Nest, the Uk’s largest pension scheme by members, announced today that it has completed the removal of tobacco stocks from its portfolios, achieving tobacco-free status a year ahead of schedule.
Nest made the initial announcement that it would divest from tobacco in June 2019, based on the expected future performance of the tobacco industry, and an assessment that it would likely be a poor investment for the pension scheme’s members. Key factors cited included stricter worldwide regulation against tobacco products, increasingly aggressive legal action by governments against the tobacco industry, and falling global smoking rates. Nest originally estimated that it would take up to two years to go tobacco-free.
At the time of the original announcement, Nest CIO Mark Fawcett said:
“We have not taken this decision lightly but we don’t think it makes sense to continue investing in an industry whose business model looks increasingly unsustainable.

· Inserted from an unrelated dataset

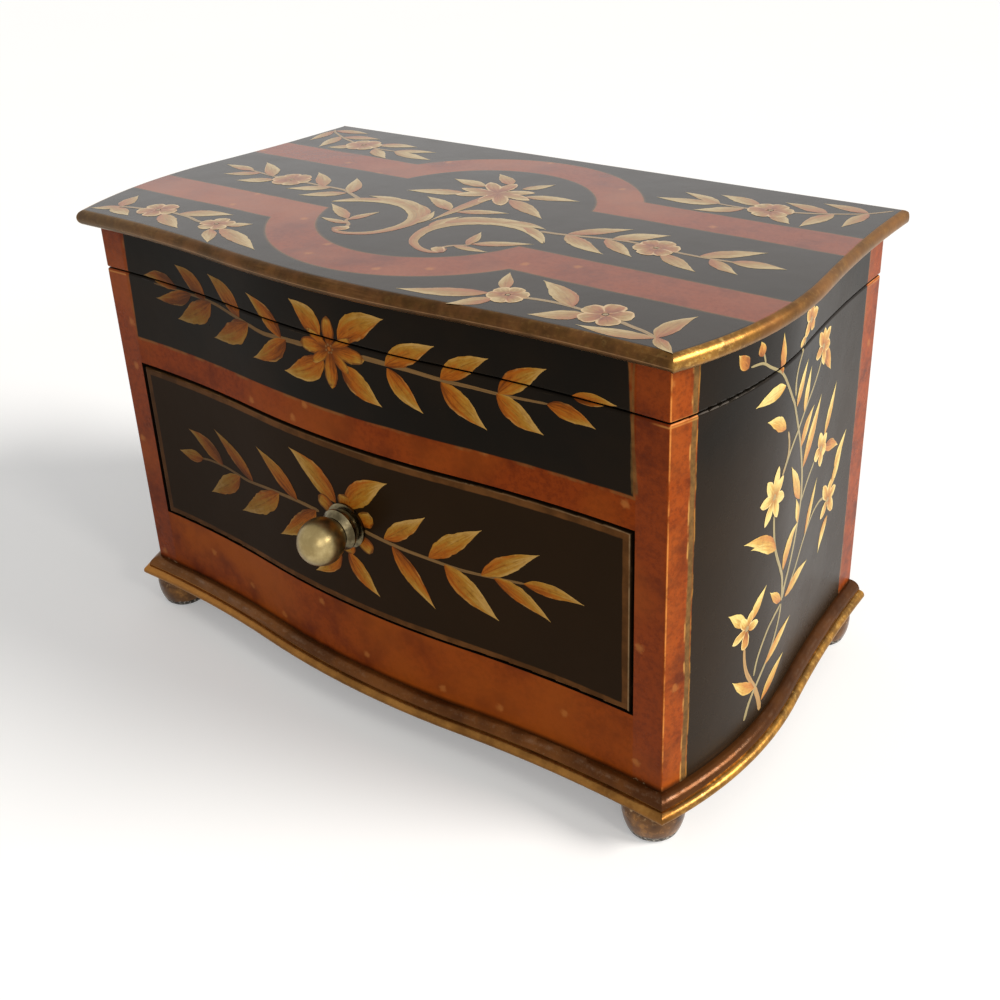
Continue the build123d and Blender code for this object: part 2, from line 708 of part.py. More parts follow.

“We’ve already spoken with our fund managers and the fraction of a percent of tobacco investments we currently have will be gone within two years.”
Fawcett described the tobacco business as “a struggling industry which is being regulated out of existence.”
Nest’s announcement follows another recent sustainability-related action by the pension scheme. In July, Nest announced that it had launched a new climate change policy that included a target to achieve net zero carbon across its investments by 2050, divesting from companies involved in thermal coal, oil sands and arctic drilling by 2025, and moving £5.5 billion of shares (equity) into climate aware strategies.